I hope you have some great moments of wonder this week at the fantastically beautiful, awe-inspiring and magnificent things which happen both in nature and with people, in this world created by God. Yet, none of our human wisdom and skill can produce life even in the smallest object in nature.  I can nurture the plants in my garden, but I cannot give them life. I can look after them and protect them as far as I am able, but I cannot prevent them from dying when their time has come. For it is only through the life which God Himself has imparted, that plant or animal or human being can live.  It is God who brings the bud to bloom and the flower to fruit.  It is by His power that the seed develops into a full grown beautiful plant. It is by his power we as human beings gain new life in birth. The wonder of life is only possible because the Author and creator of life, as Peter4 describes God in Acts chapter 3, has made it possible.

It had been a moment of wonder for the people listening to Peter in this great story from the very birth of the church. Peter had preached to the great crowd of ‘devout men from every nation’. He had called on them to repent and be baptized, and thousands did so and were baptized. Wonders and signs were done through the Apostles. Then in early verses of Acts 3, we’re told that Peter and John met the man lame from birth, and Peter in the name of Jesus raises the man up and he walks. The people who saw this were ‘filled with wonder and amazement’.

It’s at this moment of wonder and amazement, that Peter seizes the opportunity to point to the power of God as the ‘Author of life’. ‘Why do you stare at us’ (he says) ‘as though by our own power or piety we have made him walk?’



Peter reminds them that ONLY the Author of life can give new life. To the lame man the Author of life gave new physical life. To the crowd listening to the voice of Peter, the Author of life offers new spiritual life.

This great title for Jesus that Peter uses - the Author of life - along with Peter’s statement about the historic and unchanging nature of God through the centuries - is intended to convey the stature and nature of God.

The dictionary definition of the word "author" denotes one who writes, constructs, or originates something. Authors use words to communicate their characters and stories, and this fits well with the great picture at the start of John’s Gospel of Jesus as the Word: John Chapter 1 declares "In the beginning was the Word, and the Word was with God, and the Word was God. He was in the beginning with God; all things were made through Him, and without Him was not anything made that was made". Jesus is pictured in John’s Gospel as the author, the originator and the creator of all life. Indeed, the use of the word Author to describe Jesus is an appropriate, and accurate, translation of the original Greek word of the New Testament meaning "someone who originates or causes or initiates something."

The Author of a story has the wonderful creative power to shape the characters and the context; to write the story line and create the experiences the characters go through; to create what is perhaps most important in all novels – how the story ends. The author of a story has absolute power over the characters – every thought, every action, every moment of their lives, and even the timing of their deaths.

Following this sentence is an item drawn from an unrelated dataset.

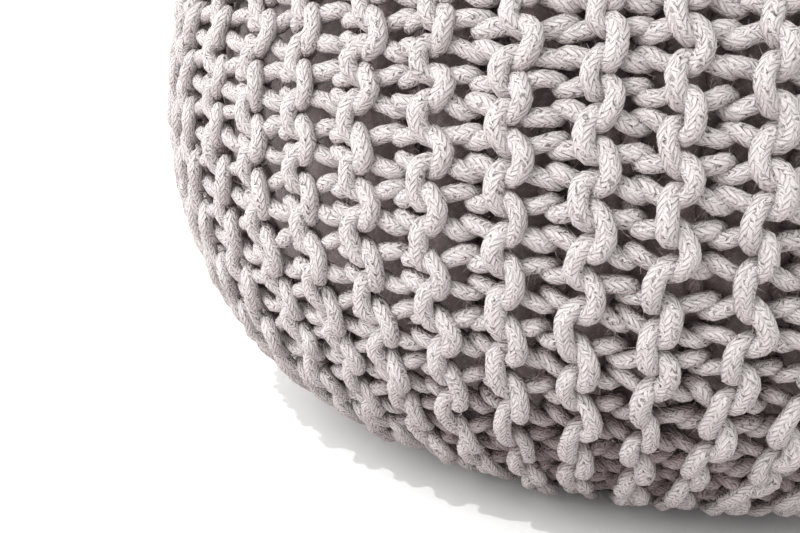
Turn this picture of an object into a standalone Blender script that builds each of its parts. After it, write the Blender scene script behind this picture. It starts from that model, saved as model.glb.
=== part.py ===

The purpose of the Author in telling a story is not clear until the story is finished. Indeed a story or novel is best when they have not just a good start but also a good finish. Some things in life seem to have a beginning, but no ending. Some things in life start, but they end up, sadly, in destruction. Real beauty and accomplishment come not just from creativity, not just from starting things, but from the hard work and commitment it takes to get things finished.

Later in the New Testament, in Hebrews 12:2, Jesus is called "the author and finisher of our faith". Jesus is the Author of life who finishes his work. His work is in our faith, helping us by his Holy Spirit, to endure through many trials until finally glory comes and we are with the Author of Life for ever.

So the picture of Jesus, in the context of physically healing the lame man, is as the Author of life who created this man, continuing and finishing his work in the man to make him more perfect. Jesus is not only the creator of this man’s life, but the Author who is working at His original creation to bring him to perfection (in Heb. 12:2, the word for “finisher” also means one who perfects).

Every day Jesus is helping our story to be finished in each of us as individuals:


Often these things seem hum-drum and routine, but in our struggle to be faithful, and in our disciplining ourselves to follow the path of Christ, Jesus works in us to bring about the perfection which he seeks in us, that will not be finally completed until our human life is ended. In each of us Jesus is working to bring about that new life, that perfection that will fit us to be beside him in heaven.

For some, the struggle of God to bring about that perfect creation in our lives is long. For others, it is short, for the Author and creator of life chooses the timing of our birth, and the influences the moment of our passing.

For some of us the process of God perfecting his creation means physical change; for others a new mental life; for all of us a new spiritual life. The new and finished life, that is beautiful and perfect, requires the touch of the Author of life in each of us.

The writer to the Hebrews states (Hebrews 12:1-2 RSV) “seeing we also are compassed about with so great a cloud of witnesses, let us lay aside every weight, and the sin which doth so easily beset us, and let us run with patience the race that is set before us, Looking unto Jesus the author and finisher of our faith; Who for the joy that was set before Him endured the cross, despising the shame, and is set down at the right hand of the Throne of God."

Let us today pray for ourselves, and for God’s world, that he might continue His work in us, shaping us into his perfect creation.